I found this three-page article about missing persons in Alaska. It talks about MPs in general, and in particular Scott and Amy Fandel, Megan Emerick and John Wipert. There are presently 78 missing persons profiled on Alaska’s Department of Safety website. Most of those are on Charley too. The woman from Alaska who was in the I-Match program with me, I asked her about Alaskan disappearances and she said people there vanish all the time. Not only are the climate and terrain rather rough (to say the least), but there are high rates of crime, alcohol and depression.
The Fandel children are probably the most famous missing persons case in Alaskan history. There’s been speculation that Amy’s biological father, Roger, had something to do with it. Roger wasn’t Scott’s father, but he had raised him since Scott was two years old. He and the children’s mother were in the process of a divorce, I guess; Roger had left Margaret in January 1978 and moved to Arizona. He was considered a suspect for years, but the police don’t seem to think he was involved anymore. I’m not sure if he is still alive.
My own theory is that the children were victims of a random or semi-random predator. Perhaps a pedophile saw Amy at the restaurant that evening and decided he wanted to hurt her. He could have followed the family back to their house, then lay in wait until the children were alone. Scott might have gotten in the way and been injured or killed in the abduction attempt, or perhaps he was the abductor’s target instead of Amy. From the photo, and his size — less than five feet tall — it seems like he would have looked younger than his age. It’s just a hypothesis, but it seems to make as much sense as anything else.
Megan Emerick is a bit of a tough call. The police think she could have been a victim of Robert Hansen, a serial killer who murdered at least 17 young women and was sentenced to 461 years in prison for his crimes. But, although he confessed to the 17 homicides, he said he didn’t have anything to do with Megan’s disappearance. Also, I don’t know if the cops have any actual evidence against him for Megan, other than the fact that she fits the profile. I’m a bit leery of just assuming a missing person was killed by a serial killer just because the MP fit the profile and the killer was operating in that area at the time. As was pointed out in my comments section, for decades the police thought Katherine Merry Devine had been killed by Ted Bundy, although he always denied it. DNA testing eventually proved she was murdered by William E. Cosden.

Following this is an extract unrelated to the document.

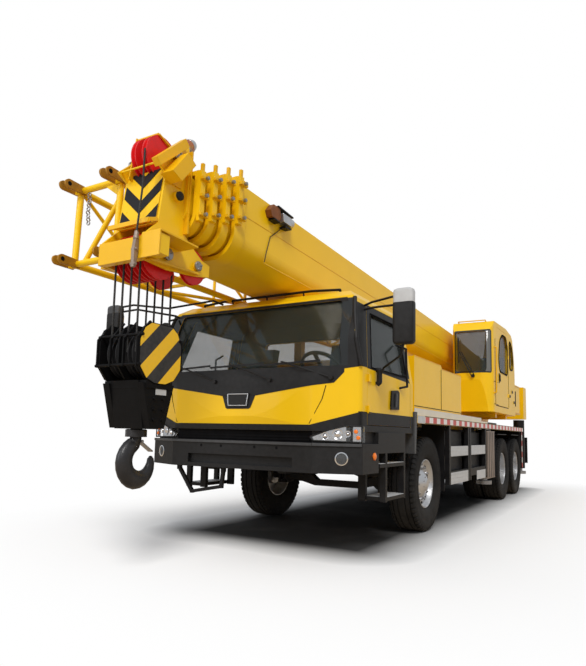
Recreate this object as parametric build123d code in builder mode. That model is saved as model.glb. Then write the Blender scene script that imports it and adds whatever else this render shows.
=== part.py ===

Megan COULD have been one of Robert Hansen’s victims. She could also have run away, although that doesn’t make much sense; not only did she leave all her stuff behind, but she was already living away from home by the time of her disappearance, living in student housing at a tech school. So it’s not like she would have had to run away to escape curfews or some other form of parental oppression. It also seems unlikely that Alaska ate her, as it tends to do with hikers, mountain climbers etc. on a regular basis. Seward, the town she disappeared from, is in southern Alaska on the Kenai Peninsula, and it’s relatively settled. Hardly a tropical paradise, but it’s not some teeny fishing village about the Arctic Circle, a hundred miles north of anywhere. And for what it’s worth, Megan also disappeared in midsummer. So…I am out of ideas.
As for John Wipert, the cause of his disappearance is pretty obvious: he was taking care of someone else’s lodge all by himself in the summer of 2009, and at some point in June he left, taking two horses and leaving a note saying he was going to “check the cabin” and be back “tomorrow night.” Problem was, there wasn’t any cabin, or much of anything, within a day’s ride of the lodge. Wipert left all his clothes behind, and left the lodge unattended. The remaining horse had nearly died of starvation and dehydration by the time the owner showed up in July. There was rotting food on the counter and in the sink, and some odd vandalism. The usual extensive search turned up no sign of man or beasts. The authorities had a very cold trail; Wipert had been missing for about three weeks or maybe longer before his disappearance was even noticed.
Authorities don’t seem to think Wipert stole the horses and made off somewhere, at least not deliberately. One theory is that he kind of went crazy from the isolation (living for months in that kind of isolation will try anyone’s soul) and left the lodge for reasons only he could understand. There were some indications that he didn’t plan on being gone long. Possibly he was trying to get to Canada; the border was about 35 miles away. Since he didn’t have his clothes, wasn’t familiar with the area and probably didn’t have any survival skills or equipment, chances are he didn’t last long.